Eyes: Sketch and Hepcat in crease with 224 brush, Deep Purple pigment defined in crease with 219 brush, Flammable on lid with 239 brush and Maroon pigment packed over it with 242 brush. Deep Purple pigment on outer lid/crease with 224 brush. Goldbit on browbone with 216 brush. Honey Lust and mixing medium on tear duct with 194 brush. Maroon pigment and Hepcat under bottom lashes with 219 brush. Engraved to line and Sugar faux half lashes. Strut, Texture and Folie on brows.

Cheeks/Face: Bronzeray to contour face and Gold Deposit Mineralized skinfinish on apples of cheeks.
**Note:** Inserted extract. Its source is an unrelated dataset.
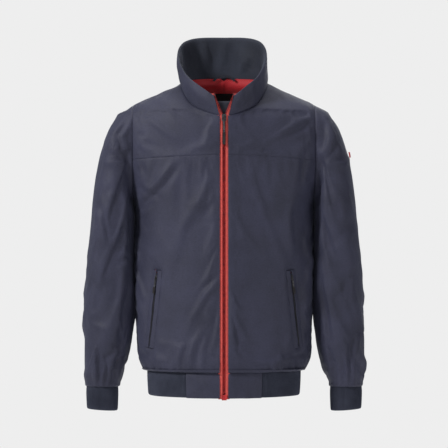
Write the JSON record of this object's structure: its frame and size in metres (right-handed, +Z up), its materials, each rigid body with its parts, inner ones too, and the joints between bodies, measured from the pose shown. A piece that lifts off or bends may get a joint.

Lips: Subculture and Stripdown liner, Expensivo and Sol lipsticks.


----------



## missdiorable (Nov 26, 2005)

gorgeous. how long does it take you?


----------



## kiwicleopatra (Nov 26, 2005)

Gorgeous as always


----------



## KJam (Nov 26, 2005)

Absolutely beautiful - so glamourous.


----------



## aziajs (Nov 26, 2005)

I really like the eyes which are light all over the lid and dark in the crease.  I love this look.


----------



## Isis (Nov 26, 2005)

I love the 2nd & 3rd face more than the first! You always look amazing! I wish I lived out in SF so you could teach me


----------



## Hikaru-chan (Nov 26, 2005)

Amazing, your just so talanted.


----------



## Juneplum (Nov 26, 2005)

good lord woman u r FABULOUS!


----------



## grashi (Nov 26, 2005)

Wow, I love your blending of the purple shades!  Sooo pretty


----------



## BuyMeLipGloss (Nov 26, 2005)

beautiful!  Plummy shades are my favorites!!!


----------



## FacesbyNiki (Nov 26, 2005)

Oh Risa.. WOW @ the first one!! WOW!!!!!


----------



## stacey (Nov 26, 2005)

beautiful as always. what's your nationality?


----------



## colormust (Nov 26, 2005)

you are really great!!! love the looks. 
you know missdiorable had a good question, how long does that take you??


----------



## jess98765 (Nov 26, 2005)

wow!! you have so much talent girl!!  you have done so so well with the looks


----------



## Christina Victoria (Nov 26, 2005)

You look gorgeous, I love the second look.  Your eyes always look fabulous.


----------



## HotPinkHeels (Nov 26, 2005)

*collects jaw from ground*

AMAZING!
you're inspiring so many looks-i have hepcat and hardly ever use...so now i think im going to have to pull it out and have a play with it!


----------



## gRiZeLda (Nov 27, 2005)

Gorgeous! 
	

	
	
		
		

		
		
	


	




  LOVE YOUR WORk, i always look foward to it!!! btw, wuh camara do u use????


----------



## Cleopatra (Nov 27, 2005)

OMG!!!!!!!!!!!!!!!!!!!!!!!!!!

I love each and everyone of those looks.

You are a goddess!!!


----------



## SonRisa (Nov 27, 2005)

Quote:

   Originally Posted by *colormust* 
_you are really great!!! love the looks. 
you know missdiorable had a good question, how long does that take you??_

 

Thanks hun 
	

	
	
		
		

		
		
	


	



My makeup (normal makeup) generally takes me anywhere from 5-20 minutes depending on how detailed it is. The first took 10 minutes because no thinking was required. All I was doing was copying the facechart. The second - 20 minutes because of the varying levels of intensity in the crease and the lashes. Third . . . I'm not sure. I took my time. Did my crease, got sidetracked by something on tv, etc . . . lol But if I had done it all in one sitting, possibly 25 minutes because of lashes and contouring.


----------



## SonRisa (Nov 27, 2005)

Quote:

   Originally Posted by *gRiZeLda* 
_Gorgeous! 
	

	
	
		
		

		
		
	


	




  LOVE YOUR WORk, i always look foward to it!!! btw, wuh camara do u use????_

 
Thank you *blush* I have an olympus d580 zoom. Olympus is my favorite brand of digicams and IMO the best brand on the market.


----------



## kimmy (Nov 27, 2005)

you always have such flawless looks and i love all the colour you use :]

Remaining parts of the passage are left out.